__PROBLEM__.
Reproduce the listing below in its entirety. Change nothing.

__MATERIAL PROVIDED__.
(begin)

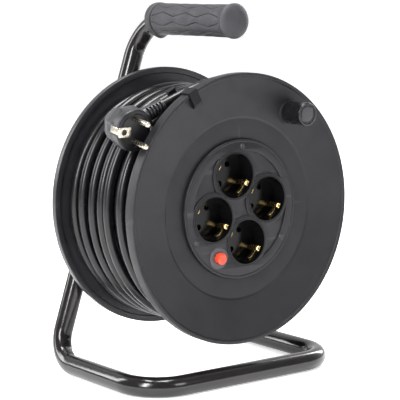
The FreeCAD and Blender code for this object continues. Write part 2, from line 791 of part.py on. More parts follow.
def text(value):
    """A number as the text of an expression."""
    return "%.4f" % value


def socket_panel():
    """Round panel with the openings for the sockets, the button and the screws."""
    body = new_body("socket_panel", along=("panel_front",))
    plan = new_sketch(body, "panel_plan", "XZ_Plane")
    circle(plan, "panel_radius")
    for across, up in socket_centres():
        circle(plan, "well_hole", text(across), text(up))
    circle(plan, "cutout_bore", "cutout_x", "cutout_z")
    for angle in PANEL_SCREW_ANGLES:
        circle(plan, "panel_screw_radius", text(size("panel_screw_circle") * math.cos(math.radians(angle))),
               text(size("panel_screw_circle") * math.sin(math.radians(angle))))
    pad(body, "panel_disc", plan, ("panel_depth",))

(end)

__COMPLETE RESPONSE__.
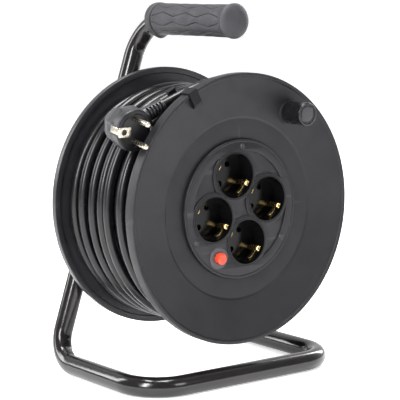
The FreeCAD and Blender code for this object continues. Write part 2, from line 791 of part.py on. More parts follow.
def text(value):
    """A number as the text of an expression."""
    return "%.4f" % value


def socket_panel():
    """Round panel with the openings for the sockets, the button and the screws."""
    body = new_body("socket_panel", along=("panel_front",))
    plan = new_sketch(body, "panel_plan", "XZ_Plane")
    circle(plan, "panel_radius")
    for across, up in socket_centres():
        circle(plan, "well_hole", text(across), text(up))
    circle(plan, "cutout_bore", "cutout_x", "cutout_z")
    for angle in PANEL_SCREW_ANGLES:
        circle(plan, "panel_screw_radius", text(size("panel_screw_circle") * math.cos(math.radians(angle))),
               text(size("panel_screw_circle") * math.sin(math.radians(angle))))
    pad(body, "panel_disc", plan, ("panel_depth",))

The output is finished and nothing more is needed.